Even so, Google+ replicates much of what Facebook and Twitter do. To compete with them you’ll have to do entirely new things that neither does, right?

We’re only just starting to launch the features that will move the center of gravity of the product and what it’s good for. One thing is [Web] search. When you type “kite surfing” into Google+, you will see a live stream of content not only from people you know but also experts in the field, all ranked to be relevant.

How will other Google services change by incorporating personal information?

We recently added “+snippets” to Maps, so you can share exactly what you’re looking at on a map with friends, with one click. That’s the tip of the iceberg of what you [eventually] could do. When you look up directions, it could tell you of ride-sharing opportunities, or that someone you know is going to be taking the same train.
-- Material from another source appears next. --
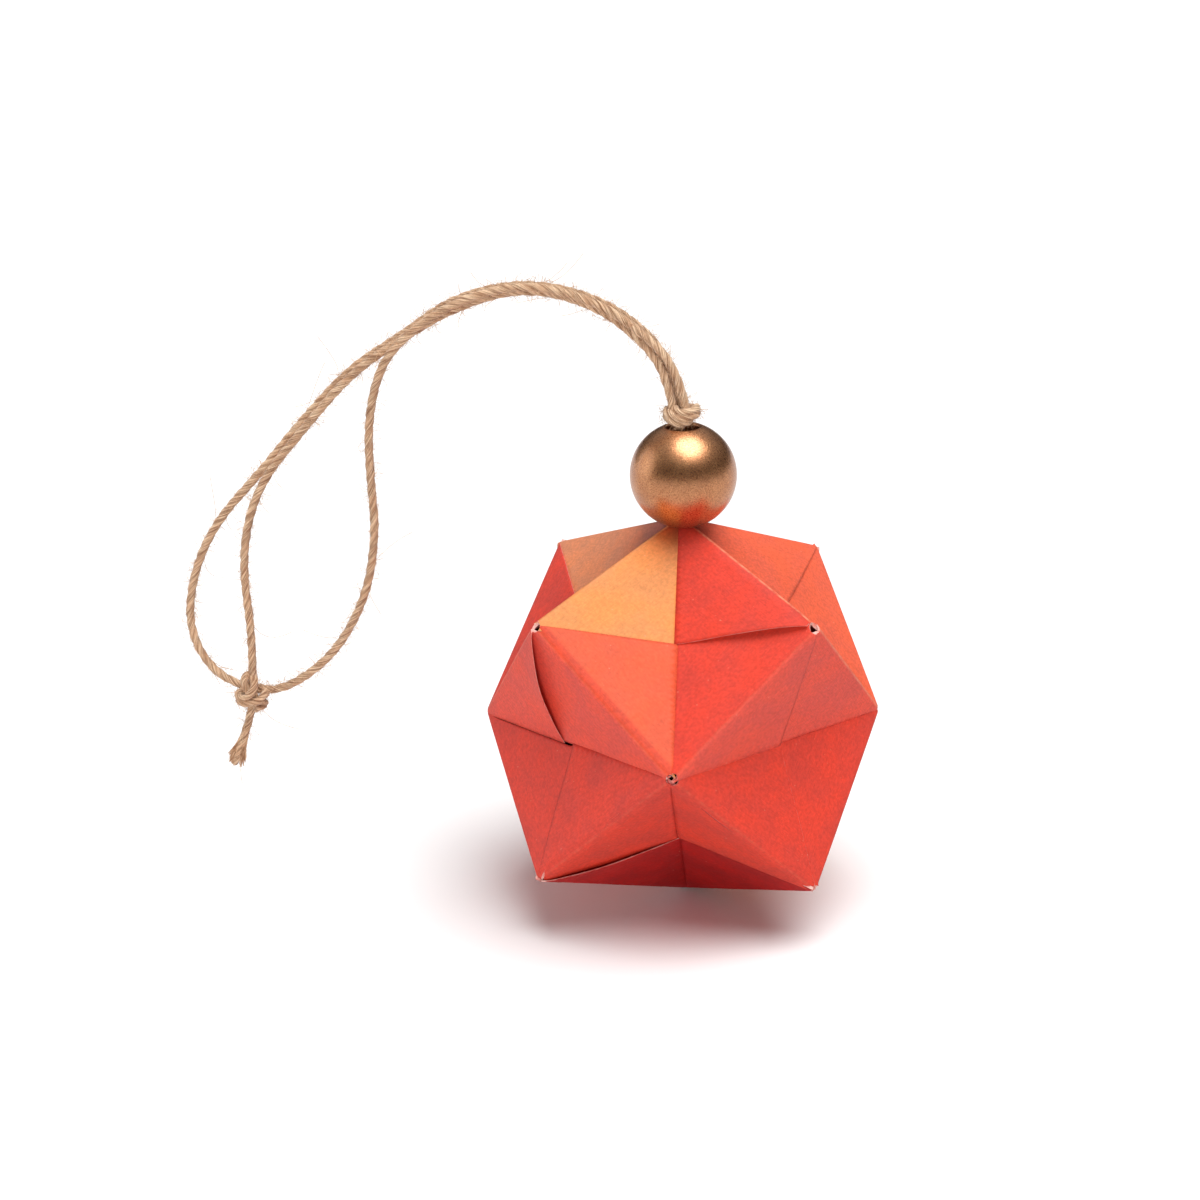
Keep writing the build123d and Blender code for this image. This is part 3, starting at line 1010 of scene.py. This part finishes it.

If I’m visiting New York, I could be shown ratings and reviews by people I know that live in or visited the city.

It sounds like you’re reshaping the company as well as trying to build a better social network.

I think we are. We have to do this because we’ve reached a new stage of the Web. The first was the web of links, which Google really transformed with ­PageRank and Google search. The next phase was the phase of apps, which Google helped drive with things like Gmail and Google Maps. The next will be the web of people—the understanding that it is people who drive the vitality and content online. The opportunity here is for Google to start recognizing people. When we know who you are, your interests, and who you know—if you let us know that—we can transform all of your activities for the better in search, in Android, in Chrome, in YouTube, in Gmail, and across all we do.